Elecciones en el país del miedo
Esa agobiante emoción que puede convertir la vida en un infierno a veces sirve para alertar de los peligros, y eso parece haber sucedido en la cita del 23-J
Este titular sirve para cualquier parte, el miedo campa a sus anchas, hay mucha inseguridad y no se dibuja con claridad un proyecto, un lugar hacia el que dirigirse. Pero las elecciones se celebraron en España y fue aquí donde los partidos utilizaron el miedo para movilizar a los votantes (lo hacen en todas partes). La derecha se refirió a Frankenstein, ese engendro que en una narración de Mary Shelley construyó un científico del mismo nombre a partir de trozos de cadáveres diseccionados, y que dicen ha gobernado en los últimos años.

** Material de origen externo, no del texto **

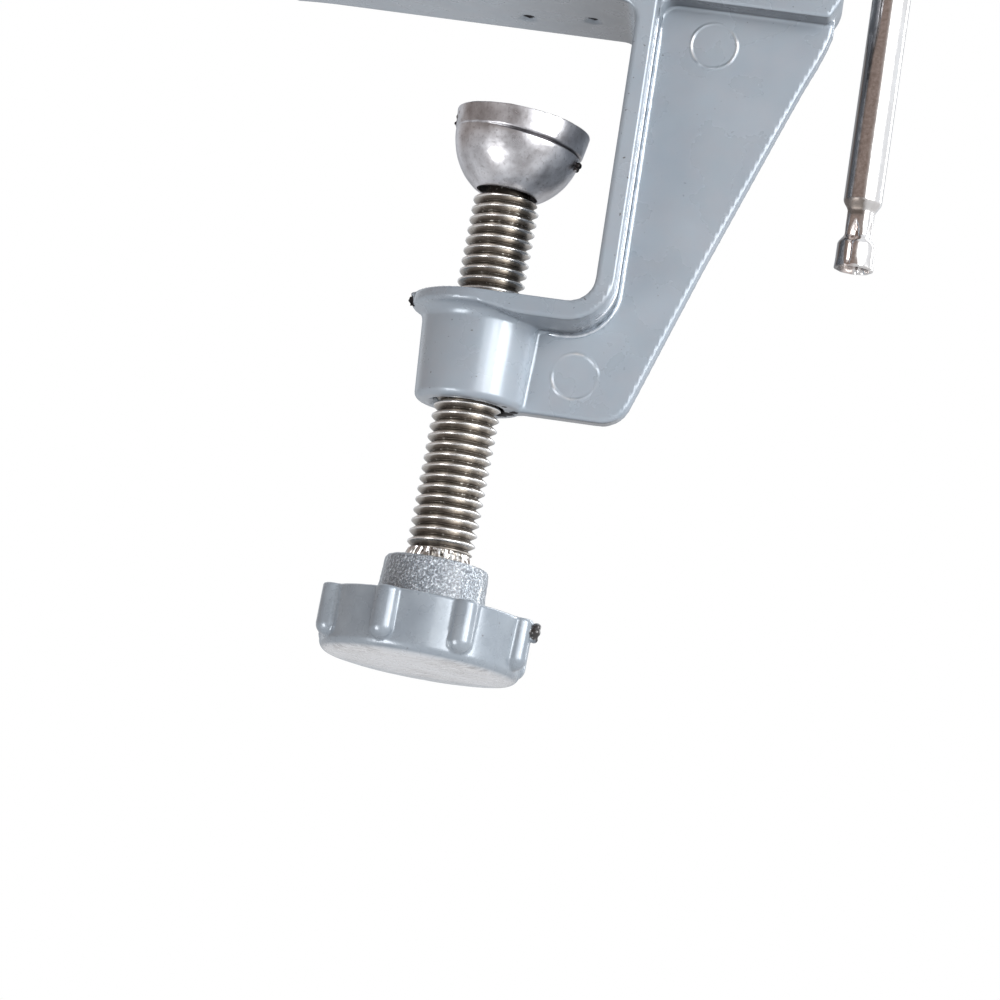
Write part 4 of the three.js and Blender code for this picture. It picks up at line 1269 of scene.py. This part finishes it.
def sliding_jaw(p):
    x, y, z = p[..., 0], p[..., 1], p[..., 2]
    side = np.abs(y)
    base = RAIL[1] + 0.15
    back = outline(x, z, [
        (SLIDE_FACE, base), (SLIDE_BACK, base), (SLIDE_BACK, LEAD_Z + 5),
        (SLIDE_FACE + 20, LEAD_Z + 9.5), (SLIDE_FACE + 12.5, jaw_top - 5.5),
        (SLIDE_FACE + 10.5, jaw_top - 2), (SLIDE_FACE + 9, jaw_top), (SLIDE_FACE, jaw_top)])
    body = both(back, side - SLIDE_HALF_W, 1.0)
    jaw = outline(side, z, [
        (-5, base), (SLIDE_HALF_W, base), (SLIDE_HALF_W, 16.4), (jaw_half_w - 1.5, 21.8),
        (jaw_half_w, 24.4), (jaw_half_w, jaw_top), (-5, jaw_top)])
    jaw = both(jaw, slab(x, SLIDE_FACE, SLIDE_FACE + 9.5), 1.0)
    body = either(body, jaw, 2.0)
    rho = length2(y, z - LEAD_Z)
    nose = both(both(rho - NOSE_R, slab(x, SLIDE_FACE + 12, NOSE_FRONT), 1.2), base - z, 0.3)
    body = either(body, nose, 1.5)
    skirt = both(slab(side, 9.35, SLIDE_HALF_W), slab(x, SLIDE_FACE, SLIDE_BACK - 0.5), 0.6)
    skirt = both(skirt, slab(z, KEEPER_Z[1] + SEAT_GAP, base + 1), 0.4)
    body = either(body, skirt, 0.3)
    pocket = block(p, (SLIDE_FACE + 6, JOURNAL_X0), (-7.5, 7.5), (RAIL[0], LEAD_Z + 6.6), 0.8)
    body = without(body, pocket, 0.3)
    body = without(body, rho - 4.4, 0.3)
    plate_holes = length2(side - PLATE_SCREW_Y, z - PLATE_SCREW_Z) - SCREW_HOLE_R
    body = without(body, both(plate_holes, x - SLIDE_FACE - 8))
    body = np.maximum(body, np.maximum(SLIDE_FACE - x, z - jaw_top))
    keeper_holes = np.minimum(*[length2(x - a, side - KEEPER_SCREW_Y) for a in KEEPER_SCREW_X])
    return without(body, both(keeper_holes - SCREW_HOLE_R, z - 14))


def build_sliding_jaw():
    paint = cast_paint("jaw_paint")
    piece = cast_piece("sliding_jaw_casting", sliding_jaw, slide_low, slide_high, CASTING_STEP, paint)
    finish_piece(piece, "sliding_jaw", "cast_paint", "sliding_jaw")


build_frame()
build_clamp_screw()
build_knob()
build_pad()
build_tommy_bar()
build_small_parts()
build_sliding_jaw()


# ---------------- camera

CAMERA_PLACE = (43.934, -456.369, -136.497)
CAMERA_RIGHT = (0.98668447, 0.05753967, 0.15212806)
CAMERA_UP = (-0.13981976, -0.17776260, 0.97408978)
CAMERA_LOOK = (-0.08309148, 0.98238976, 0.16735041)

camera_data = bpy.data.cameras.new("camera")
camera_data.sensor_width = 36
camera_data.lens = 144.6
camera_data.clip_start = 0.01
camera_data.clip_end = 20
camera = bpy.data.objects.new("camera", camera_data)
bpy.context.scene.collection.objects.link(camera)
camera.matrix_world = Matrix([
    (CAMERA_RIGHT[i], CAMERA_UP[i], -CAMERA_LOOK[i], CAMERA_PLACE[i] * MM) for i in range(3)
] + [(0, 0, 0, 1)])
bpy.context.scene.camera = camera


# ---------------- stage and lights

AIM = (0.01, 0, -0.03)
FLOOR_Z = -190
FLOOR_RADII = (2500, 1200, 600, 300, 150, 60, 5)
FLOOR_SIDES = 96
DIM_SIDE = (-0.86, -0.50, 0.0)


def floor_sheet():
    """A round pale floor below the knob."""
    rings = turned_rings([(r, FLOOR_Z) for r in FLOOR_RADII], FLOOR_SIDES)
    vertices, quads, ends = ring_grid(rings)
    paper = Nodes("paper", (0.9, 0.9, 0.9), 0.95, 0)
    grain = paper.ramp(paper.noise(4, 3), (0.3, (0.56, 0.56, 0.565)), (0.7, (0.60, 0.60, 0.60)))
    paper.shade(Base_Color=grain)
    new_piece("floor", vertices, [*quads, ends[1]], paper.material)


def studio_world():
    """White all round to the eye; as light it is dim and warm to the camera's left, grey ahead."""
    world = bpy.data.worlds.new("studio")
    world.use_nodes = True
    nodes, links = world.node_tree.nodes, world.node_tree.links
    background = nodes["Background"]
    direction = nodes.new("ShaderNodeTexCoord").outputs["Generated"]

    def towards(side, low, high):
        """0 to 1 as the direction turns to the side."""
        dot = nodes.new("ShaderNodeVectorMath")
        dot.operation = "DOT_PRODUCT"
        links.new(direction, dot.inputs[0])
        dot.inputs[1].default_value = side
        fade = nodes.new("ShaderNodeMapRange")
        fade.interpolation_type = "SMOOTHSTEP"
        fade.inputs["From Min"].default_value = low
        fade.inputs["From Max"].default_value = high
        links.new(dot.outputs["Value"], fade.inputs["Value"])
        return fade.outputs["Result"]

    def blended(amount, tone, color):
        """tone where the amount is 0 and color where it is 1."""
        blend = nodes.new("ShaderNodeMix")
        blend.data_type = "RGBA"
        links.new(amount, blend.inputs[0])
        links.new(tone, blend.inputs[6])
        blend.inputs[7].default_value = (*color, 1)
        return blend.outputs[2]

    sky = nodes.new("ShaderNodeRGB").outputs[0]
    sky.default_value = (0.93, 0.96, 1.0, 1)
    tone = blended(towards(DIM_SIDE, 0.05, 0.55), sky, (0.33, 0.285, 0.265))
    tone = blended(towards(CAMERA_LOOK, 0.80, 0.98), tone, (0.40, 0.43, 0.47))
    tone = blended(nodes.new("ShaderNodeLightPath").outputs["Is Camera Ray"], tone, (1, 1, 1))
    links.new(tone, background.inputs["Color"])
    bpy.context.scene.world = world


def softbox(name, place, aim, size, watts):
    """A white rectangular light at the place, in metres, that faces aim; the camera can't see it."""
    light = bpy.data.lights.new(name, "AREA")
    light.shape = "RECTANGLE"
    light.size, light.size_y = size
    light.energy = watts
    lamp = bpy.data.objects.new(name, light)
    bpy.context.scene.collection.objects.link(lamp)
    lamp.location = place
    lamp.rotation_mode = "QUATERNION"
    lamp.rotation_quaternion = (Vector(place) - Vector(aim)).to_track_quat("Z", "Y")
    lamp.visible_camera = False


floor_sheet()
studio_world()
softbox("key", (2.30, -1.53, 0.35), AIM, (1.1, 2.3), 52)
softbox("strip", (0.56, -0.83, 0.02), AIM, (0.22, 0.8), 1.6)
softbox("front", (1.57, -2.32, 0.30), AIM, (2.2, 2.2), 30)
softbox("rim", (1.65, 1.35, 1.35), AIM, (0.36, 2.7), 24)
softbox("low_fill", (-0.125, -0.150, -0.150), AIM, (0.09, 0.09), 0.16)
bpy.context.scene.view_settings.view_transform = "Standard"
bpy.context.scene.view_settings.look = "None"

La izquierda señaló a los ultras, a los herederos del franquismo, a los iliberales, incluso a Donald Trump, el paradigma de una política que se construye sobre una realidad paralela.
El miedo se cuela mejor en las sociedades que están tocadas, que son más frágiles. Y España acumula en las últimas décadas una buena colección de sacudidas que la han dejado temblando. En 2004, el siglo XXI se estrenó en España con los atentados yihadistas que convirtieron Atocha en el referente de un terror que venía de lejos, pero que circulaba ya con una furia desconocida por las venas de las sociedades europeas. Hacia 2007-2008 se produjo en Estados Unidos una brutal crisis financiera que se trasladó de manera fulminante al resto del mundo. En España se cerraron negocios, hubo mucha gente que se quedó sin trabajo, se pidió un rescate a Bruselas, que aplicó en la Unión la terapia de choque de la austeridad. Más pobreza y dolor. En Cataluña se inició en 2012 el proceso soberanista que partió en dos a la sociedad y la ha dejado herida para un largo tiempo. Luego llegó la pandemia en 2020 y después Vladímir Putin invadió Ucrania en 2022. Tuvo también lugar otro episodio que resulta casi una metáfora de esta época. La erupción de un volcán en La Palma, en Canarias: esa lava negra que descendía de las cumbres arrollando cuanto se pusiera a su paso y que avanzaba a paso de tortuga con una determinación incontenible.
El terrorismo yihadista, una economía global desregulada y radicalmente injusta, el empuje autodestructivo de los nacionalismos voraces, los virus imprevisibles (la covid recordaba las pestes medievales), la violencia de los imperios: como para no quedarse tiritando y con el miedo en el cuerpo. Y el cambio climático, tan presente en todas partes. “Nada es más difícil de analizar que el miedo, y la dificultad aumenta más todavía cuando se trata de pasar de lo individual a lo colectivo”, escribió el historiador Jean Delameau. Intentó reconstruir sus avatares entre el siglo XIV y el XVIII en El miedo en Occidente (Taurus), donde lo distinguía de la angustia, y explicaba que a esta se la vencía “nombrando, es decir, identificando, incluso fabricando miedos particulares”.
“El miedo nos impulsa a actuar”, observa Bernat Castany en Una filosofía del miedo (Anagrama). Podía haber dicho también que nos fuerza a votar. “El miedo es ambiguo” (Delameau), puede convertirse en algo patológico y bloquearnos, convertir la vida en un infierno y destruirnos. Pero a veces es una garantía contra los peligros. El 23-J y con la ventana abierta: un vecino habla en el patio. “Hay que ir a votar” dice, “es necesario parar al señorito Iván —el personaje de Delibes de Los santos inocentes— y es que algunos quieren que España vuelva a ser la de la Milana bonita”. El Partido Popular no supo, no sabe, escuchar esas voces. Por eso está tan desconcertado.